# Frankenhull transom repair



## firecat1981 (Nov 27, 2007)

The pics didn't work for me.

Anyway, the more layers the stronger something will be, but 1 or 2 may have been strong enough for your needs. the extra top layers were most likely to make it thick enough to bolt the motor on. My next transom will be built the same way.

UPDATE: The pics just showed up, and yes that is so the motor has a thick enough place to clamp to.


----------



## TomFL (Oct 2, 2007)

One thing you might want to do is extend the wood up the transom a bit. On the gheenoes I've had, it seems the motor clamps just barely make it down to the wood. Too close for comfort. 

If you extend the wood up a bit, you should be good to go. 

Another tip I learned from Ninja Master Brett is to caulk a sacrificial piece of pine or similar to the transom when done, inside the boat so that the screw clamps don't bite into the 'glass job on your new transom. When the board gets eaten up, just pull it off and re-caulk something else on there. Don't use 5200 or you'll wreck your transom removing it. Might try 4200 or something similar.
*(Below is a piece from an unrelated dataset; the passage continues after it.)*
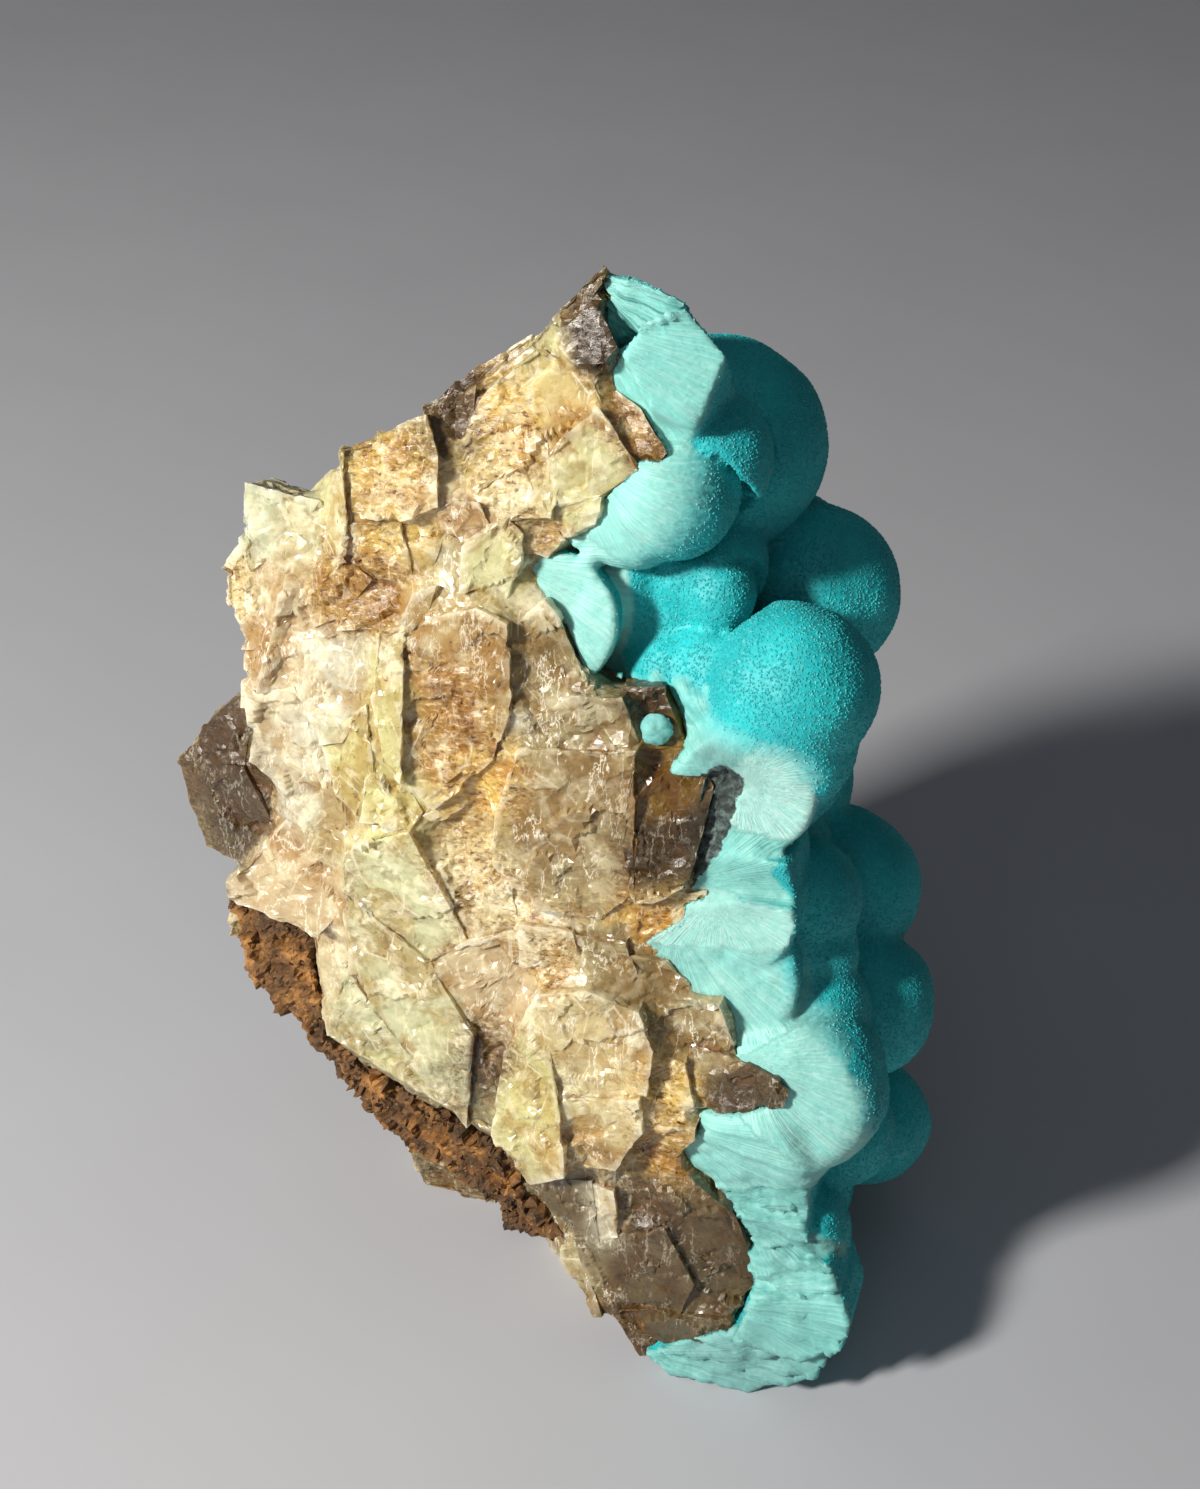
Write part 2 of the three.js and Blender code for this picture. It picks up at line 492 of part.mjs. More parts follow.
const calciteBodies = [...chainHulls(BLOCK), ...GRAINS.map(grainPoints), ...RHOMBS.map(rhombPoints)];
const rindBodies = [...chainHulls(RIND_BLOCK), ...RIND_GRAINS.map(grainPoints)];
const crustBodies = [...chainHulls(CRUST_MASS), ...SLABS.map(grainPoints)];

const calcite = join(calciteBodies.map((points) => hullOf(points))).subtract(belowTable);
const calciteRoom = join(calciteBodies.map((points) => hullOf(points, SEAM)));
const rindFull = join(rindBodies.map((points) => hullOf(points))).subtract(belowTable);
const rind = rindFull.subtract(calciteRoom);
const rindRoom = join(rindBodies.map((points) => hullOf(points, SEAM)));
const crustFull = join([
  ...crustBodies.map((points) => hullOf(points)),
  ...FRONT_DOMES.map((dome) => domeSolid(dome, dome[2] > LARGE_DOME ? 2 : 1)),
  ...BACK_DOMES.map((dome) => domeSolid(dome, 1)),
]);
const crust = crustFull.subtract(calciteRoom).subtract(rindRoom).subtract(belowTable);

const noduleCentre = place(NODULE_PLACE);
const ball = new THREE.IcosahedronGeometry(NODULE_RADIUS, 2);
const nodule = solidOf(ball.translate(noduleCentre.x, noduleCentre.y, noduleCentre.z)).subtract(calciteRoom);

const specimen = new THREE.Group();

function addPiece(name, solid, colour, roughness) {
  const material = new THREE.MeshStandardMaterial({ color: colour, roughness, metalness: 0 });
  const mesh = new THREE.Mesh(mainBody(solid), material);
  mesh.name = name;
  specimen.add(mesh);
}

addPiece('calcite_matrix', calcite, '#d3b27c', 0.45);
addPiece('brown_rind', rind, '#5e4230', 0.85);
addPiece('hemimorphite_crust', crust, '#38c4c8', 0.55);
addPiece('hemimorphite_nodule', nodule, '#9fd8cf', 0.5);

export default specimen;
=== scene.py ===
import math
import bmesh
import bpy
import numpy as np
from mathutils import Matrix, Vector, noise
from mathutils.bvhtree import BVHTree


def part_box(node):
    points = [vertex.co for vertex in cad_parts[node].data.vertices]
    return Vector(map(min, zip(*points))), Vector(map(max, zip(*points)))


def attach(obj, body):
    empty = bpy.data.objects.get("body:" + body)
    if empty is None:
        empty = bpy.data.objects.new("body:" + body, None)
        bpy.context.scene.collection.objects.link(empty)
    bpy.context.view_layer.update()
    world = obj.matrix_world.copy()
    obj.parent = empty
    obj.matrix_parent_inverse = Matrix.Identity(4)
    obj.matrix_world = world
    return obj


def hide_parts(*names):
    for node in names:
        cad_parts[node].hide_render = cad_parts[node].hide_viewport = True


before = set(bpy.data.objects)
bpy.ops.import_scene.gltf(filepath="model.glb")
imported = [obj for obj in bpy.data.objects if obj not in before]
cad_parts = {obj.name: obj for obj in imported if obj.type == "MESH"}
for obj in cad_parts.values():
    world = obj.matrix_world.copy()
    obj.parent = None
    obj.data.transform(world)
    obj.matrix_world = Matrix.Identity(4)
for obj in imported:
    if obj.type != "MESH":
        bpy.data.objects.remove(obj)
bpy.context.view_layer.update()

# Floor, light and camera.
# A pale floor, a lamp from the left, a soft one overhead and a dim grey surround. The camera
# looks down at the specimen, turned a little about its own axis.
MM = 0.001
CAMERA_PLACE = Vector((-3.0, -182.0, 207.0)) * MM
CAMERA_DIP = math.radians(37.4)
CAMERA_ROLL = math.radians(2.74)
FOCAL_PIXELS = 2300
IMAGE_HEIGHT = 1489
SENSOR = 36.0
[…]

Just needs to hold it in place really. 

-T


----------



## Un-shore (Sep 27, 2007)

and also..... wait for it......

Bolt your motor on! ;D


----------



## Swamp (Jul 12, 2010)

The extra layer(s) is usually at the top of the transom and is called a clamping board.  Often you don't need as much strength all the way down the transom so just a clamping board is added to save weight and material.  They also give you enough "meat" to clamp a motor on to small boats.  Once you get above a certain horsepower/boat size you find full sized transoms.  I own a 10' jonboat that only has a clamping board, the rest of the transom is just the aluminum skin.  The added bonus is it keeps the wood out of the bilge water.


----------



## shanerain55 (Aug 10, 2010)

Goog pics and helpful info. This is exactly what I am having to do on the Bluenoe I recently purchased.


----------



## Green_Hornet (Nov 1, 2008)

That is why I like it here. Good ideas from folks that have done it before! Thanks!
Going to get some wood after lunch.


----------



## 0and2jr (May 30, 2010)

I used divinycell on my highsider, it is super strong, and I just replaced the clamping board, no need to do the entire transom...


----------



## Green_Hornet (Nov 1, 2008)

Tom and Un Shore...good points!
It seems like this took a lot longer than it should but aside from some webbing it is done. I used a piece of solid pine that was in the shed and encapsulated in glass before setting it in. Not the neatest glass job for sure, but it is solid. 
Phillip wanted to paint the inside. I had enough paint and gave the outside another coat while we were at it.


----------



## Gramps (Nov 1, 2007)

Lookin good GH!  But how where you able cope with not having a bot for the last month?  [smiley=1-thumbsup2.gif]


----------



## Green_Hornet (Nov 1, 2008)

I realized that I need a spare!
I spent a lot of time walking the banks of the local ponds and under the Stuart Causeway for sure.


----------



## No Bait / Lures Only (Apr 10, 2011)

Un-shore said:


> and also..... wait for it......
> 
> Bolt your motor on! ;D


Thru bolt always!


----------



## georgiadrifter (Jan 14, 2009)

I made that same repair on mine several years ago. The floatation foam under the seats was also waterlogged.


----------